North Face
- First edition
- Author: Mary Renault
- Language: English
- Genre: Romance
- Set in: Cornwall
- Publisher: Longman
- Publication date: 1948
- Publication place: United Kingdom
- Media type: Print
- Pages: 286

= The North Face (novel) =

1948 British romance novel

North Face is a 1948 heterosexual romance novel by Mary Renault, who later became famous for historical novels set in ancient Greece and featuring homosexual love between male characters. The protagonists are Neil Langton and Ellen Shorland, both of whom have tragic pasts and both of whom are staying at a boarding house in Cornwall. They both have a passion for mountain climbing, which is what first brings them together.

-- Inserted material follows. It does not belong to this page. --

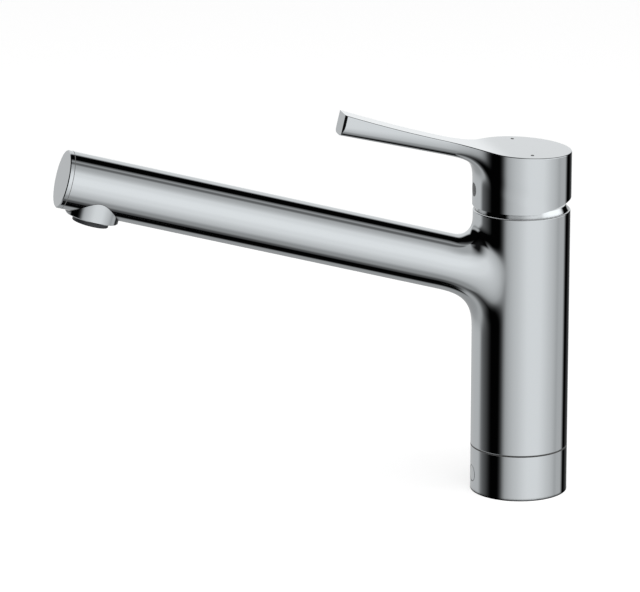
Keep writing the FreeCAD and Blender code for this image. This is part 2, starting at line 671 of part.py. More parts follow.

Neil is in the process of obtaining a divorce from an adulterous wife, whilst mourning the death of his young daughter, and Ellen is mourning the loss of her first love Jock, who died in World War II, believing herself incapable of loving again. The novel is set in the period immediately after the end of the war.

== Review ==
From the Introduction by Sarah Dunant (2014) in the Virago Modern Classics edition:

In her fifth novel North Face (1949) nursing becomes character rather than plot. Inside a love story between two guests in a Yorkshire [sic] boarding house after the war, Renault uses two women in their thirties as a kind of sparring Greek chorus, ruminating on the morality (or not) of the affair. Already very much professional spinsters, one is a desiccated prissy academic, while the other is a blowzy, more down-to-earth professional nurse. Though the satire is at the expense of them both (at times they are more entertaining than the rather laboured love story), the nurse at least feels in touch with life. If Mary Renault had ever considered academia, this is surely her verdict on the choice she made.